- Contributed byÌý
- Gloscat Home Front
- People in story:Ìý
- Sandra Jeans
- Location of story:Ìý
- Stamford, Lincolnshire
- Background to story:Ìý
- Civilian
- Article ID:Ìý
- A4510117
- Contributed on:Ìý
- 21 July 2005
I was what they called ‘a war baby’ — I was born in 1943. My personal experience of the war can only be through the stories and anecdotes from my family. I do, however, remember the Mickey Mouse gas mask which remained stored in my toy cupboard for awhile after the war. I also remember the piles of blackout curtains which gathered dust in one of the garden sheds for many years.
My parents were married during the war and my father was in the RAF stationed at an aerodrome near Manchester so travelled between his base and his home which was Bourne in Lincolnshire. He drove a Morgan sports car which had to be painted dark blue because of the blackout.
These are fragments which I expect chime with the experience of other people.
The bombings: Lincolnshire had munitions factories and aerodromes (one of the famous being RAF Wittering). The county was regularly targeted by the German bombers and in broad daylight. My grandparents’ house in Stamford was close to a manufacturer of munitions (Blackstones) and both my grandfather and my mother worked there. Unexploded bombs frequently meant that the family had to evacuate the house over people’s back gardens. Granddad built a substantial air raid shelter in the garden, which after the war became a storage area for coal.

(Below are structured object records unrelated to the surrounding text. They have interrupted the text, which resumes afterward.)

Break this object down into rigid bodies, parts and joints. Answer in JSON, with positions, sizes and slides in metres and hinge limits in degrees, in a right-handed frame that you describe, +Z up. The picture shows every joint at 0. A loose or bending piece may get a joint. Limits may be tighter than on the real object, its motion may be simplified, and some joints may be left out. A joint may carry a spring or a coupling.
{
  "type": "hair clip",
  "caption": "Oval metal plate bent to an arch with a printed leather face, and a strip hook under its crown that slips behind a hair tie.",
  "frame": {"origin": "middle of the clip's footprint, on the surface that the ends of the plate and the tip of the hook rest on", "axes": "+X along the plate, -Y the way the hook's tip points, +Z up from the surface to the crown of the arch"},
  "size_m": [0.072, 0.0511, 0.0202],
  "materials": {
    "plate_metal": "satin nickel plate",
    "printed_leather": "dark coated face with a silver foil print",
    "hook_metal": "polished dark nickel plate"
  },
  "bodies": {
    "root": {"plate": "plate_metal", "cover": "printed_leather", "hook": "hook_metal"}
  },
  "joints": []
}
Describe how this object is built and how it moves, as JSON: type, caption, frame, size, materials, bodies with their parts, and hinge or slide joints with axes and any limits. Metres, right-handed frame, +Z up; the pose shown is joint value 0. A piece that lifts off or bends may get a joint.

The story is told of one neighbour who in a panic fled her house and fell into the crater made by a massive unexploded bomb. One bomb did explode when my mother and her sister were fortunately in bed under the covers. All the windows at the back of the house were blown out and shards of glass were embedded in the far walls.
The Americans’ arrival: I was a baby is a big black pram when the first American troop trains arrived. My Mother would take me on the train from Stamford to Bourne on the east coast main line through Essendine (where the LNER set steam speed records). She told me the story of how one day she had left me ready for the station master to take across the line ready to embark and had gone on an errand. When she came back, a troop train had been and gone and there was her baby with a pram full of bubble-gum and a face smeared with chocolate from the confectionary thrown from the train windows. Well, I was a chubby thing with a quiff of blond hair on the top…

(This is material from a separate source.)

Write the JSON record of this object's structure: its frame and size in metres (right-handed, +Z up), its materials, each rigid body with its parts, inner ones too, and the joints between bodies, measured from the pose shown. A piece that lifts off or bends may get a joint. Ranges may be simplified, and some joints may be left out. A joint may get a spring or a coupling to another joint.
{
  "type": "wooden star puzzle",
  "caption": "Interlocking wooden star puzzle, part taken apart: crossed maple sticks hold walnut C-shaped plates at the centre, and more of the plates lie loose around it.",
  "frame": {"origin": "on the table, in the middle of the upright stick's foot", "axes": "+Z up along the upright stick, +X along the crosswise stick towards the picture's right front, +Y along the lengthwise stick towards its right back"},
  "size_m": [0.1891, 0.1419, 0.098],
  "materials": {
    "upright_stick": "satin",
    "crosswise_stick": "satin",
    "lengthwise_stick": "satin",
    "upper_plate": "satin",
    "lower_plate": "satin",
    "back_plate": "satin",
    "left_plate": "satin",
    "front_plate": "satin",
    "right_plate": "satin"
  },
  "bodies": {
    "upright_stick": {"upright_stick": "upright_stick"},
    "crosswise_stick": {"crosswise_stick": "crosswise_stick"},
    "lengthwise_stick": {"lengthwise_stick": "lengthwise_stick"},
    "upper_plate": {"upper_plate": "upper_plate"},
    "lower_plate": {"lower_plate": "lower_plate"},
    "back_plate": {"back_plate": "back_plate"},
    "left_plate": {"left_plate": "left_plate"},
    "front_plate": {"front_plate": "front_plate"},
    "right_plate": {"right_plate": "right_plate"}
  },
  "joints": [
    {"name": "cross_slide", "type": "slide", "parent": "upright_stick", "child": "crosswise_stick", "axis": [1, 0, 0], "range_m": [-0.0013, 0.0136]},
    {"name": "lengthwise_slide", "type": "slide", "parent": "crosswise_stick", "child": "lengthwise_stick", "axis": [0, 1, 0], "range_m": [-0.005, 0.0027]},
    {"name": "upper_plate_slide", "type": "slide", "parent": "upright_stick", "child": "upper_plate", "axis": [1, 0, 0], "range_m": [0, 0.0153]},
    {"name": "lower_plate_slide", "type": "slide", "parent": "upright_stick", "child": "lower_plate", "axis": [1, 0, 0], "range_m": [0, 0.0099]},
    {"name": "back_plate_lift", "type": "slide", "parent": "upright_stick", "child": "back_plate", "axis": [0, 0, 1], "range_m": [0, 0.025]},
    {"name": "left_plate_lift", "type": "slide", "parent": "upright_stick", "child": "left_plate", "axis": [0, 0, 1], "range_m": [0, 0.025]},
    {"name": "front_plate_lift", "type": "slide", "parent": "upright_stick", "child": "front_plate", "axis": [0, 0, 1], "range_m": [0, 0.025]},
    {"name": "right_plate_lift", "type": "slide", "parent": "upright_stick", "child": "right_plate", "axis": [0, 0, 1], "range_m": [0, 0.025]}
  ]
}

The Coventry Blitz: My mother and father were in Coventry the night of the ‘big blitz’ when the gas works went up and Coventry burned. My mother claimed that she and my father sat on a road outside the city, shocked. A German bomber picked them out in the Morgan as the countryside was lit up like day and fired tracer bullets at them. My mother claimed my father jumped into the ditch and she sat ‘paralised with fright’ in the car. The Germans missed or I might not have been here today.
Firing at people: the above story leads me on to one which I have seen documented in various books. The munitions factory mentioned above (Blackstones) was subject to constant attack. My mother worked in the typing pool and one day they were fired on by a German bomber. All the windows were shot out and the ‘girls’ hid beneath their desks.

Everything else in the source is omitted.